AG seeks rehearing or Supreme Court transfer in prosecutor's appeal

Shayne Healea is shown in this photo posted Nov. 21, 2014.
Shayne Healea is shown in this photo posted Nov. 21, 2014.

State Attorney General Josh Hawley's staff wants the Missouri Court of Appeals' Eastern District to rehear its arguments in the Shayne Healea case, or to transfer the case to the state Supreme Court.

Healea, Moniteau County's prosecuting attorney, faces five criminal charges filed by a Boone County grand jury after an October 2014 accident in the parking lot behind Addison's Restaurant in Columbia.

He's charged with leaving the scene of an accident where there was an injury or property damage, and with four counts of second-degree assault for operating a vehicle while intoxicated, resulting in an injury.

The attorney general's office was appointed as special prosecutor in 2014.

Healea's trial is currently set for January in Shelbyville, on a change of venue from Boone County.

However, the trial has been delayed while Healea's attorney, Shane Farrow, of Jefferson City, has argued the case should be dropped, accusing Columbia police of violating Healea's U.S. Constitutional Sixth Amendment right to have a confidential discussion with his attorney.
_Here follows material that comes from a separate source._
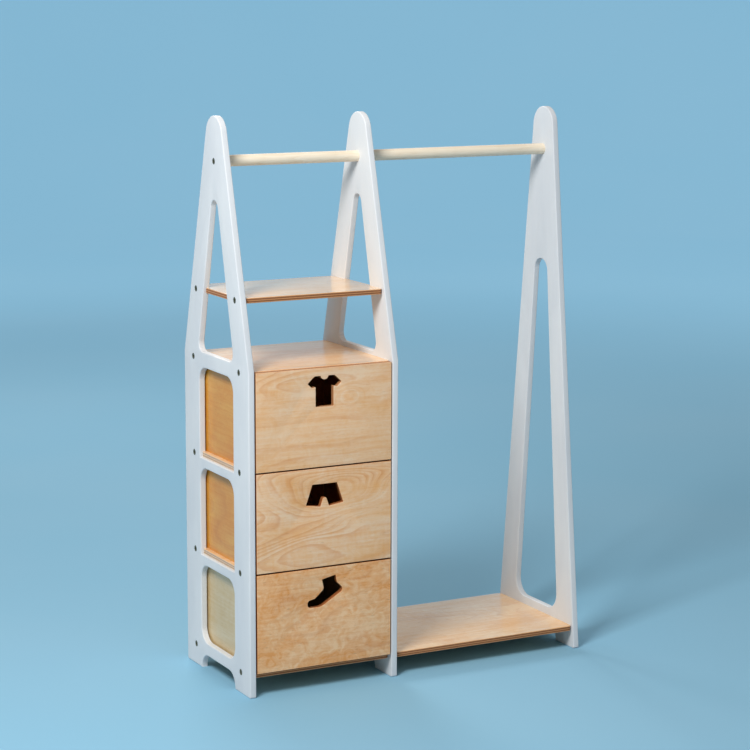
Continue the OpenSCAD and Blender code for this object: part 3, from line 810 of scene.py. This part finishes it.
def sock(cutter):
    """Ankle sock that points to the left, drawn down from its cuff."""
    return [(27.5, 0, cutter), (-7, -7.5, cutter), (-2, -29.5, 10), (-25, -50.5, 6),
            (-43.5, -54, 8), (-43.5, -70.5, 8), (-14, -70.5, 8), (-5, -68, 8),
            (44, -39, 8), (44, -30.5, 6), (30.5, -17.5, 8)]


class RACK_OT_drawer_fronts(Operator):
    """Build the three drawer fronts with their finger cut-outs"""
    bl_idname = "rack.drawer_fronts"
    bl_label = "Drawer fronts"

    def execute(self, context):
        size = context.scene.rack_drawers
        # Painted shade: the darker edge layers go only on the middle and bottom fronts, whose top
        # edges show in the gaps between the fronts; on their cut-out rims they are the wood's own
        # orange-brown.
        edges = (size.edge_pale, size.edge_dark)
        upper = dict(tints=(size.front_pale, size.front_warm, size.front_ring), flecks=0.15)
        fronts = {
            "top_drawer": (shirt, size.shirt_drop, size.top_arris, dict(
                upper, seed=1.3, rings=15, figure=0.65, curl=0.5,
                knot=(0.062, 0.045, 0), spread=(0.03, 0.02, 0.3))),
            "middle_drawer": (shorts, size.shorts_drop, size.arris, dict(
                upper, edges=edges, seed=4.6, rings=24, figure=0.7, patches=1.8, curl=0.7,
                knot=(0.03, 0.045, 0), spread=(0.12, 0.055, 0.42))),
            "bottom_drawer": (sock, size.sock_drop, size.arris, dict(
                tints=(size.low_pale, size.low_warm, size.low_ring), edges=edges, seed=7.7,
                rings=14, figure=0.4, patches=2.0, mottle=2.0, curl=0.6)),
        }
        for drawer, (garment, drop, arris, look) in fronts.items():
            node = drawer + "_front"
            low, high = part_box(node)
            middle, thick = (low.x + high.x) / 2, high.y - low.y
            left, right = low.x + size.end_step, high.x - size.end_step
            sheet = [(left, low.z, 0), (right, low.z, 0), (right, high.z, 0), (left, high.z, 0)]
            hole = [(middle + x / 1000, high.z - drop + z / 1000, r / 1000)
                    for x, z, r in garment(size.cutter * 1000)]
            section = plate_section(thick, arris)
            loops = [(*outline(sheet), section), (*outline(hole, hole=True), section)]
            piece = plate("ply_" + node, (0, high.y, 0), RIGHT, UP, loops)
            material = ply_material(node, RIGHT, UP, thick, **look)
            finish_piece(piece, node, material)
        return {"FINISHED"}


def dress_node(node, material):
    """Gives a CAD node that keeps its own shape its material."""
    mesh = FRAME["nodes"][node].data
    mesh.materials.clear()
    mesh.materials.append(material)


class RACK_OT_drawer_boxes(Operator):
    """Finish the sides, backs and bottoms of the drawers in clear plywood"""
    bl_idname = "rack.drawer_boxes"
    bl_label = "Drawer boxes"

    def execute(self, context):
        size = context.scene.rack_drawers
        boards = {"left_side": (BACK, UP, 0), "right_side": (BACK, UP, 0),
                  "back": (RIGHT, UP, 1), "bottom": (RIGHT, BACK, 2)}
        for number, drawer in enumerate(DRAWERS):
            tints, figure = (size.side_pale, size.side_warm, size.side_ring), 0.35
            if drawer == "bottom_drawer":
                tints, figure = (size.last_pale, size.last_warm, size.last_ring), 0.15
            for order, (part, (grain, across, axis)) in enumerate(boards.items()):
                node = drawer + "_" + part
                low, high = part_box(node)
                seed = 11.0 + 4.3 * number + 1.9 * order
                dress_node(node, ply_material(
                    node, grain, across, high[axis] - low[axis], tints, seed,
                    figure=figure, mottle=0.6, curl=0.4, flecks=0.25))
        return {"FINISHED"}


class RACK_OT_rails(Operator):
    """Turn the two round rails"""
    bl_idname = "rack.rails"
    bl_label = "Round rails"

    def execute(self, context):
        size = context.scene.rack_rails
        for seed, node in enumerate(("short_rail", "long_rail")):
            low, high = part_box(node)
            radius, chamfer, reach = (high.z - low.z) / 2, size.chamfer, high.x - low.x
            centre = (low.x, 0, (low.z + high.z) / 2)
            profile = [(0, 0), (0, radius - chamfer), (chamfer, radius),
                       (reach - chamfer, radius), (reach, radius - chamfer), (reach, 0)]
            piece = turned_rod("turned_" + node, [centre], RIGHT, profile, 96)
            finish_piece(piece, node, rail_material(node, float(seed)))
        return {"FINISHED"}


def rail_material(node, seed):
    """Pale solid wood with long fine grain lines round the rail."""
    size = bpy.context.scene.rack_rails
    material, graph, vector = piece_material("wood", node, RIGHT, BACK)
    math, times, noise = graph.math, graph.times, graph.noise
    x, y, z = graph.split(vector)
    moved = graph.join(math("ADD", x, seed), y, z)
    wander = noise(moved, 3.0, 40.0, 40.0, warp=0.4)
    late = math("POWER", math("FRACT", times(wander, 7.0)), 3.0)
    fibre = noise(moved, 22.0, 900.0, 900.0, detail=3.0, rough=0.6)
    smear = graph.place("handling", handling_group, {"Vector": moved, "Seed": seed})["Smear"]
    tint = times(late, 0.35, times(fibre, 0.35))
    tint = times(smear, 0.18, tint, clamp=True)
    graph.surface(times(late, -0.4, fibre), 0.35,
                  Base_Color=graph.mix(tint, size.pale, size.streak),
                  Roughness=times(smear, -0.1, 0.5))
    return material


def steel_material(node):
    """Blackened steel, with bright spots where the blacking is thin."""
    size = bpy.context.scene.rack_screws
    material, graph, vector = piece_material("steel", node, RIGHT, BACK)
    marks = graph.place("handling", handling_group, {"Vector": vector, "Seed": 0.7})
    grit = graph.noise(vector, 900.0, 900.0, 900.0, detail=3.0, rough=0.65)
    thin = graph.times(marks["Scratch"], 0.4, graph.ease(grit, 0.45, 0.75))
    thin = graph.times(thin, 0.6, clamp=True)
    graph.surface(grit, 0.3, RELIEF / 2, Base_Color=graph.mix(thin, size.steel, size.worn),
                  Metallic=1.0, Roughness=graph.times(grit, 0.2, 0.4))
    return material


class RACK_OT_screws(Operator):
    """Turn the gable screws and finish the other steel screws"""
    bl_idname = "rack.screws"
    bl_label = "Steel screws"

    def execute(self, context):
        size = context.scene.rack_screws
        head, shank, flat = size.head / 2, size.shank / 2, size.socket / 2
        rim, sunk = size.rim, size.head_height * 2 / 3
        # From the socket's floor out over the head and down to the tip. Only the socket is a hexagon.
        profile = [(sunk, 0), (sunk, flat), (size.socket_rim, flat), (0, flat + size.socket_rim),
                   (0, head - rim), (rim / 3, head - rim / 3), (rim, head),
                   (size.head_height, head), (size.head_height, shank),
                   (size.reach - size.tip, shank), (size.reach, shank - size.tip), (size.reach, 0)]

        def flats(angle):
            """Factor 1 / cos(angle from the middle of a flat) for the rows of the socket."""
            factor = np.ones((len(profile), len(angle)))
            factor[1:4] = 1 / np.cos(np.mod(angle, pi / 3) - pi / 6)
            return factor

        rows, shelf, rail = screw_places()
        sets = {"left_gable_screws": (rows + shelf + rail, 0, RIGHT),
                "middle_gable_screws": (rows[2:] + shelf, 1, -RIGHT),
                "right_gable_screws": (rows[:2] + rail, 1, -RIGHT)}
        for node, (places, end, along) in sets.items():
            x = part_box(node)[end].x
            heads = [(x, y, z) for y, z in places]
            piece = turned_rod("steel_" + node, heads, along, profile, 48, bend=flats)
            finish_piece(piece, node, steel_material(node))
        for node in ("through_screws", *[name + "_screws" for name in DRAWERS]):
            dress_node(node, steel_material(node))
        return {"FINISHED"}


AIM = Vector((0, 0, 0.62))
KEY_PLACE, BACK_PLACE = (-2.15, -1.5, 2.9), (0.35, 3.3, 2.9)
CAMERA_PLACE = (-2.505, -4.723, 1.621)


class RACK_OT_studio(Operator):
    """Set out the floor, the backdrop, the lamps and the camera"""
    bl_idname = "rack.studio"
    bl_label = "Studio"

    def execute(self, context):
        scene, size = context.scene, context.scene.rack_studio
        studio_floor(size)
        add_lamp("key_lamp", KEY_PLACE, size.key_size, size.key_power)
        add_lamp("back_lamp", BACK_PLACE, size.back_size, size.back_power)
        world = bpy.data.worlds.new("soft_studio")
        scene.world = world
        world.use_nodes = True
        light = world.node_tree.nodes["Background"]
        Graph(world.node_tree).put(light.inputs, {"Color": (1, 1, 1, 1), "Strength": size.ambient})
        scene.camera = rack_camera()
        scene.view_settings.view_transform = "Standard"
        return {"FINISHED"}


def studio_floor(size):
    """Floor that sweeps up into a backdrop all round.

    The profile is a flat disc, then a quarter circle, then a wall, and it is swung right round.
    """
    hub, rings, spokes = 0.02, 11, 128
    bend = np.linspace(0, pi / 2, 25)
    radius = np.concatenate([np.linspace(hub, size.flat_radius, rings + 1)[:-1],
                             size.flat_radius + size.wall_radius * np.sin(bend)])
    height = np.concatenate([np.zeros(rings), size.wall_radius * (1 - np.cos(bend))])
    angle = np.arange(spokes) * tau / spokes
    grid = np.stack([radius[:, None] * np.cos(angle), radius[:, None] * np.sin(angle),
                     np.broadcast_to(height[:, None], (len(radius), spokes))], 2)
    floor = make_piece("studio_floor", grid.reshape(-1, 3), [strips(0, len(radius), spokes)],
                       [np.arange(spokes)[None, :]], crease=pi)
    floor.data.materials.append(floor_material(size))
    return floor


def floor_material(size):
    """Matt floor. The bright backdrop and its glow show only to the camera and in reflections."""
    shadowed, glow_start, glow_full = (0.5, 0.62, 0.7, 1.0), 1.8, 7.0
    material, graph = new_material("studio_floor")
    vector = graph.add("TexCoord").outputs["Object"]
    cloud = graph.noise(vector, 0.8, 0.8, 0.8)
    shade = graph.mix(graph.ease(cloud, 0.2, 0.8, 0.0, 0.1), size.floor, shadowed)
    path = graph.add("LightPath").outputs
    seen = graph.math("ADD", path["Is Camera Ray"], path["Is Glossy Ray"])
    seen = graph.math("ADD", seen, path["Is Transmission Ray"], clamp=True)
    distance = graph.vector("LENGTH", vector)
    far = graph.ease(distance, glow_start, glow_full, 0.0, size.backdrop_glow)
    graph.surface(Base_Color=graph.mix(seen, size.bounce, shade), Roughness=0.85,
                  Specular_IOR_Level=0.1, Emission_Color=size.glow,
                  Emission_Strength=graph.times(far, seen))
    return material


def add_lamp(name, place, size, power):
    """Square soft lamp that faces the middle of the rack."""
    lamp = bpy.data.lights.new(name, "AREA")
    lamp.size = size
    lamp.energy = power
    holder = new_object(name, lamp)
    holder.location = place
    holder.rotation_euler = (AIM - Vector(place)).to_track_quat("-Z", "Y").to_euler()


def rack_camera():
    """Camera to the left of the front, a little above the rack's middle and turned by a hair."""
    azimuth, elevation, roll = radians(27.66), radians(9.99), radians(0.16)
    level = cos(elevation)
    ahead = Vector((sin(azimuth) * level, cos(azimuth) * level, -sin(elevation)))
    right = ahead.cross(UP).normalized()
    up = right.cross(ahead)
    across, upward = cos(roll) * right + sin(roll) * up, cos(roll) * up - sin(roll) * right
    turned = Matrix((across, upward, -ahead)).transposed().to_4x4()
    lens = bpy.data.cameras.new("rack_camera")
    lens.lens = 110.48
    lens.sensor_width = 36.0
    lens.clip_end = 60.0
    camera = new_object("rack_camera", lens)
    camera.matrix_world = Matrix.Translation(CAMERA_PLACE) @ turned
    return camera


class RACK_PT_sidebar(Panel):
    bl_idname = "RACK_PT_sidebar"
    bl_label = "Clothing rack"
    bl_space_type = "VIEW_3D"
    bl_region_type = "UI"
    bl_category = "Clothing rack"

    def draw(self, context):
        for name, (_, operators) in PARTS.items():
            settings = getattr(context.scene, name)
            box = self.layout.box()
            for key in settings.__annotations__:
                box.prop(settings, key)
            for operator in operators:
                box.operator(operator.bl_idname)


PARTS = {
    "rack_gables": (RackGables, [RACK_OT_gables]),
    "rack_boards": (RackBoards, [RACK_OT_boards]),
    "rack_drawers": (RackDrawers, [RACK_OT_drawer_fronts, RACK_OT_drawer_boxes]),
    "rack_rails": (RackRails, [RACK_OT_rails]),
    "rack_screws": (RackScrews, [RACK_OT_screws]),
    "rack_studio": (RackStudio, [RACK_OT_studio]),
}
SETTINGS = {name: settings for name, (settings, _) in PARTS.items()}
OPERATORS = [operator for _, operators in PARTS.values() for operator in operators]
CLASSES = [*SETTINGS.values(), *OPERATORS, RACK_PT_sidebar]


def register():
    for kind in CLASSES:
        bpy.utils.register_class(kind)
    for name, kind in SETTINGS.items():
        setattr(bpy.types.Scene, name, PointerProperty(type=kind))


def unregister():
    for name in SETTINGS:
        delattr(bpy.types.Scene, name)
    for kind in reversed(CLASSES):
        bpy.utils.unregister_class(kind)


def main():
    register()
    for operator in OPERATORS:
        group_name, action = operator.bl_idname.split(".")
        getattr(getattr(bpy.ops, group_name), action)()


if __name__ == "__main__":
    main()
Farrow said police recorded both sides of that conversation while Healea was in a police holding cell after he was arrested.

Part of Farrow's complaint was that Columbia police gave a copy of the recording to the attorney general's office, and they had it at the time they won the grand jury indictments.

Shelby County Circuit Judge Frederick (Rick) Tucker appointed retired Judge Hadley Grimm as a "special master" to review Farrow's arguments, and Grimm issued a report in December that, although Healea's rights may have been violated, there still could be a trial.

Three weeks ago, a three-judge Eastern District panel also ruled the trial could move forward but, among other things, ordered Tucker to replace the attorney general's office as the special prosecutor.

Last week, assistant attorneys general Darrell Moore and Gregory Goodwin filed dual motions for the appeals court to reconsider the case or transfer it to the Supreme Court.

"The (appeals court) panel's opinion overlooked three material matters of fact and misinterpreted two material matters of law," Moore and Goodwin wrote in their 10-page motion for rehearing.

The rehearing motion said the appeals court "overlooked" some facts, including:

The attorney general's office "was unaware that it possessed a copy of Healea's conversation with his attorney until October 2016," because the disk containing the conversation was labeled "Building Video Copy #1."

The attorney general's office "produced its copy of Healea's conversation during discovery in 2014."

The attorney general always has taken the position that no one listened to the recording, so it wasn't used in seeking the charges or in planning the state's case against Healea.

The special master's report does not support a finding of an appearance of impropriety that should result in the attorney general's office being removed as special prosecutor.

However, the appeals court ruled June 6 that having the recording gave an "appearance of impropriety."

The motion said the appeals court panel failed "to identify facts that would dispel any appearance of impropriety" and improperly reviewed Tucker's handling of the case at the trial court level.

Farrow on Thursday declined to provide a comment for this article, noting he normally doesn't "comment on pending litigation."

He also had not filed a response to the attorney general's motion - under the rules, he can't unless the appeals court requests a comment, and no request is listed in the court's case docket.

In the motion for rehearing, and in the separate motion to transfer the case to the Supreme Court, Moore and Goodwin said the appeals court opinion raises new legal issues if the attorney general's office is removed from the case.

First, they noted, the Supreme Court in a 2015 case said there should have been a determination of the attorney general's ability to separate the lawyers handling Healea's case from other lawyers in the office, rather than ordering the entire office be "removed from a criminal prosecution."

Perhaps more importantly, the attorney general's office wrote in its motion to transfer the case to the Supreme Court, allowing the appeals court's disqualification order "will have a far-reaching impact on this case and many other cases," because "Missouri statute requires the office to represent the state's interests on direct appeal from a felony conviction" as well as "to represent the State's interests in a post-conviction relief appeal."

Should Healea be convicted in a trial, but refuse to leave office, the motion noted, the appeals court order to disqualify the attorney general's office "would create an unresolvable crisis. The Attorney General is authorized to file a petition in Quo Warranto to remove an elected official who refused to vacate office after receiving a felony conviction," but would be unable to do so under the appeals court order.

The court's case docket shows no timeline set for acting on either motion.